Mas, diz ele, há possibilidade de a gravação ter ocorrido dias antes. "Não há nenhum indício concreto da participação de policiais, sejam civis ou militares, no desaparecimento desses rapazes."
Marlene Bergamo/Folhapress | ||
Carro de jovens desaparecidos foi encontrado perto de Ribeirão Pires |
Era manhã do feriado de Finados, mas o bairro de Rodolfo Pirani (zona leste de São Paulo) estava agitado como num dia normal: havia fila para pegar o carrinho no supermercado lotado, carros de polícia passavam correndo pelas ruas estreitas e moradores se reuniam em um campo para mais uma busca.
Essa tem sido uma cena diária no bairro, há duas semanas: pais, parentes, vizinhos e amigos tentam encontrar os cinco jovens desaparecidos desde o último dia 21. Entram em terrenos baldios, na mata e em ruas por onde eles poderiam ter passado.
Na quarta-feira (2), cavalos foram emprestados para a ação. Por volta das 7h, as donas de casa Adriana Moreira, 44, e Elzamira de Paula, 34, saíram em direção a uma área de mata, perto dali. Elas são mães de Jonathan Moreira, 18, e Robson de Paula, 16, respectivamente. Subiram nos cavalos e saíram.

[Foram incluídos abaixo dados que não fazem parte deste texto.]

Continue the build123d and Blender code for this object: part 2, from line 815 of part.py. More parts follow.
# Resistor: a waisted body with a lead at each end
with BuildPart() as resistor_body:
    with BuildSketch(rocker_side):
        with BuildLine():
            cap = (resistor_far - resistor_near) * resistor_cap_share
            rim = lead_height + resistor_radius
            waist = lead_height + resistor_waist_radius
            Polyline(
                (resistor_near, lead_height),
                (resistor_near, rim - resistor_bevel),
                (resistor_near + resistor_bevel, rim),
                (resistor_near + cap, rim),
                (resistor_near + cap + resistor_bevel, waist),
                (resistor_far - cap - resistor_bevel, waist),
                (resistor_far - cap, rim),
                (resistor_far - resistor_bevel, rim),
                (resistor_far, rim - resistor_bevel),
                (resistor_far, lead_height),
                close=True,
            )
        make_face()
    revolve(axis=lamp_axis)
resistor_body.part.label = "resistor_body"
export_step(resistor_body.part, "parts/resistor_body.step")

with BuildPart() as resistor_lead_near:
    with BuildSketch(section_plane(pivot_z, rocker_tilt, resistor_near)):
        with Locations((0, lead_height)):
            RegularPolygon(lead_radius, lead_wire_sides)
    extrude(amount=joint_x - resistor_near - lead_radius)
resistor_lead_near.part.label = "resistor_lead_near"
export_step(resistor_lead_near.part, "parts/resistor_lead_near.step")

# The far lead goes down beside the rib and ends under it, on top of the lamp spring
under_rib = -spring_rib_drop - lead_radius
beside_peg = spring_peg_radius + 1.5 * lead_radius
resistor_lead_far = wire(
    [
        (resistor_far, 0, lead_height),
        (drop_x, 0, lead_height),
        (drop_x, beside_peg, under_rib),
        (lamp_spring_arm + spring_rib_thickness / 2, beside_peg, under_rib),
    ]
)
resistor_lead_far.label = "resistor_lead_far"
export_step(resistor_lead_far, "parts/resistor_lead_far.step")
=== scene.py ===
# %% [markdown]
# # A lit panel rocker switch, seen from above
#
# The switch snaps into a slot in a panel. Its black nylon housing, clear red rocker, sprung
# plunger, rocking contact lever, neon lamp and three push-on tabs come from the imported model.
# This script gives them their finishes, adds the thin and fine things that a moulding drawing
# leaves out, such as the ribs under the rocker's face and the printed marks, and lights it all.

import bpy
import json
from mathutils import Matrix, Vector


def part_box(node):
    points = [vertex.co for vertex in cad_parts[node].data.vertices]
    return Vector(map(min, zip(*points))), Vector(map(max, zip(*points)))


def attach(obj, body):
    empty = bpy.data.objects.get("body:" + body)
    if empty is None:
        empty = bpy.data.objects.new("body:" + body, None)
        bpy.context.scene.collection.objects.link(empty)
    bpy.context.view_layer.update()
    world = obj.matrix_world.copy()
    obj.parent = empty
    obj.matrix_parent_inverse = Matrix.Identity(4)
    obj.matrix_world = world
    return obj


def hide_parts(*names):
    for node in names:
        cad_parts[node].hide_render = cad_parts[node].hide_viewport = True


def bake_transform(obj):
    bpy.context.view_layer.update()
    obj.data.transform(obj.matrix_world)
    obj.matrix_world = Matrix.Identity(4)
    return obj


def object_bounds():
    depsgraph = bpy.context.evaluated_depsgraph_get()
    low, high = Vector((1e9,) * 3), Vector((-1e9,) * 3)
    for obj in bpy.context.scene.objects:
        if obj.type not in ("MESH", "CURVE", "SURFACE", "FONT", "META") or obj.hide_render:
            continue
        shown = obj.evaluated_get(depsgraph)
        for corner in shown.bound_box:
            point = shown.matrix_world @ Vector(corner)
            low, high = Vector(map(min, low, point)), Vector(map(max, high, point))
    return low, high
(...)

"A gente procura sem parar. Onde tem um boato, vamos atrás", diz Adriana. Elas já fizeram uma vaquinha para pagar a gasolina de 20 carros. Rodaram por cidades próximas, como Mauá, Santo André e Ribeirão Pires, no ABC. Nunca encontraram nenhum vestígio dos jovens.
Elas vivem entre a esperança quando uma nova busca se inicia e o desespero por, ao final, não terem achado nada. "Tenho esperança, sim. Acredito que eles possam estar vivos", diz Elzamira, antes de uma nova empreitada.

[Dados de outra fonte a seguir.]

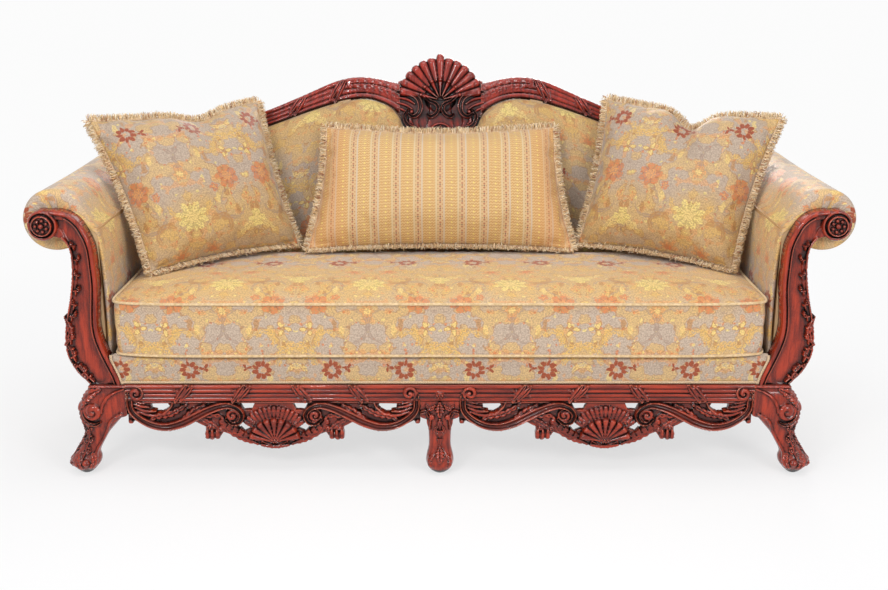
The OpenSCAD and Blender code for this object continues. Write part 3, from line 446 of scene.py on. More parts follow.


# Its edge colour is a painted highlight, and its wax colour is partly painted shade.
WOOD_FINISH = make_group(
    "wood_finish",
    {"Place": "Vector", "Light": "Color", "Dark": "Color", "Wax": "Color", "Edge": "Color",
     "Recess": "Float", "Raised": "Float"},
    {"Color": "Color", "Roughness": "Float", "Height": "Float"}, wood_finish)


def make_wood(name, light, dark, wax_and_shade, edge, along=(4, 40, 40), depth=0.020, coat=0.45):
    """A wood whose grain runs along the direction with the smallest number in along."""
    graph = Finish(name, Coat_Weight=coat, Coat_Roughness=0.05, Specular_IOR_Level=0.22)
    place = graph.vector("MULTIPLY", graph.source("TexCoord", "Object"), along)
    # Ambient occlusion finds the deep carving, which gets the wax colour: partly real wax, partly painted
    # shade.
    shelter = graph.named(graph.add("AmbientOcclusion", samples=6), Distance=depth)
    recess_shade = graph.step(shelter["AO"], 0.99, 0.58)
    shape = graph.named(graph.add("NewGeometry"))
    # The edge colour is a painted highlight: it lies on ridges that face the front or the back, towards the
    # lamps.
    frontal = abs(graph.split(shape["Normal"])[1])
    ridge_highlight = graph.step(shape["Pointiness"], 0.53, 0.62, 0.0, 0.55)
    raised = graph.step(frontal, 0.35, 0.75) * ridge_highlight
    parts = graph.use(WOOD_FINISH, Place=place, Light=light, Dark=dark, Wax=wax_and_shade, Edge=edge,
                      Recess=recess_shade, Raised=raised)
    return graph.done(parts["Color"], parts["Roughness"], parts["Height"], 0.12, 0.0006)


UPRIGHT = (40, 40, 4)
# Each wood gives light and dark figure, a wax colour that is partly painted shade in deep carving, and an
# edge colour that is a painted highlight.
mahogany = (paint(166, 52, 25), paint(98, 24, 13), paint(14, 4, 4), paint(220, 138, 106))
rail_wood = make_wood("rail_mahogany", *mahogany)
post_wood = make_wood("post_mahogany", *mahogany, along=UPRIGHT)
crest_wood = make_wood(
    "crest_mahogany", paint(160, 46, 30), paint(96, 23, 18), paint(13, 4, 5),
    paint(228, 176, 160), along=UPRIGHT, depth=0.018)
frame_wood = make_wood(
    "sawn_beech", paint(206, 170, 124), paint(188, 150, 104),
    paint(150, 112, 74), paint(220, 188, 146), coat=0.0)
print("woods ready")

# %% [markdown]
# The cloth is a brocade: flowers, leaves and scrolls woven in colours over a silvery ground. A
# painted picture could cover it, but motifs from formulas stay sharp close up. There are three
# kinds, each a group that says how much of a point is covered: a flower, a ring of beads, and a
# leaf that curls along an arc. Places are in metres, from each piece's own cloth map.

# %% Motif groups
def polar(graph, place, centre):
    off = graph.vector("SUBTRACT", place, centre)
    x, y, _ = graph.split(off)
    return graph.math("ARCTAN2", y, x), graph.vector("LENGTH", off)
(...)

Robson, seu filho, é cadeirante. "Um rapaz muito esperto", afirma uma tia. No dia do desaparecimento, ele queria curtir uma festa com três amigos de infância.
Há dois anos, o adolescente estava em um carro com um amigo. O veículo era roubado, mas a família diz que o jovem não participou nem sabia do assalto. Ele nunca foi investigado nesse caso.
Policiais da Rota, tropa de elite da PM, perseguiram os jovens. O amigo de Robson foi morto a tiros. Desarmado, ele tentou fugir correndo, mas levou um tiro nas costas e ficou paraplégico.
Depois do sumiço, há duas semanas, um aplicativo instalado no celular de Robson indicou que o aparelho estava em uma rua de Atibaia.
A família foi até lá, mas não encontrou nada.
Rodolfo Pirani é um bairro pobre no extremo leste da capital, bem na divisa de São Paulo com Mauá e Santo André. Segundo moradores, a região sofre com a violência. Em setembro, um guarda-civil foi morto em um assalto.
Há um mês, alunos de escolas e oficinas culturais da região reclamaram de truculência e abusos "praticados pela PM em abordagens". Um relatório foi enviado por eles à secretaria municipal de Direitos Humanos, que agendou uma audiência pública para tratar do tema.
Após o desaparecimento dos cinco jovens, moradores fecharam uma avenida em protesto contra o que chamam de "lentidão" da polícia em esclarecer o caso. A PM dispersou a manifestação com spray de pimenta e
golpes de cassetete.
A Secretaria da Segurança Pública, do governo Geraldo Alckmin (PSDB), afirma que, em caso de abusos, a Corregedoria da Polícia Militar deve ser comunicada.
Já num posto de saúde do bairro, a reclamação de servidores da Prefeitura de São Paulo era outra: eles são vítimas de constantes assaltos.
"A gente deixa tudo trancado, até a ambulância, porque senão os bandidos entram e levam tudo", disse um servidor, que preferiu não se identificar, por medo.
FILHO DE POBRE
Depois da busca com os cavalos em um matagal, as donas de casa Adriana e Elzamira voltaram chorando. Mais uma vez, não encontraram pista dos filhos.
"Às vezes penso que ele está morto, às vezes que está vivo. É uma incerteza. Isso está acabando com a gente. Os dias vão passando, e você não sabe de nada", diz Adriana.
"Se fossem cinco filhos de ricos, filhos de deputados, a cidade estava parada. Tinha helicóptero procurando. Mas eles são pobres, da periferia e com passagem. Quem é que liga?", pergunta a dona de casa, indignada.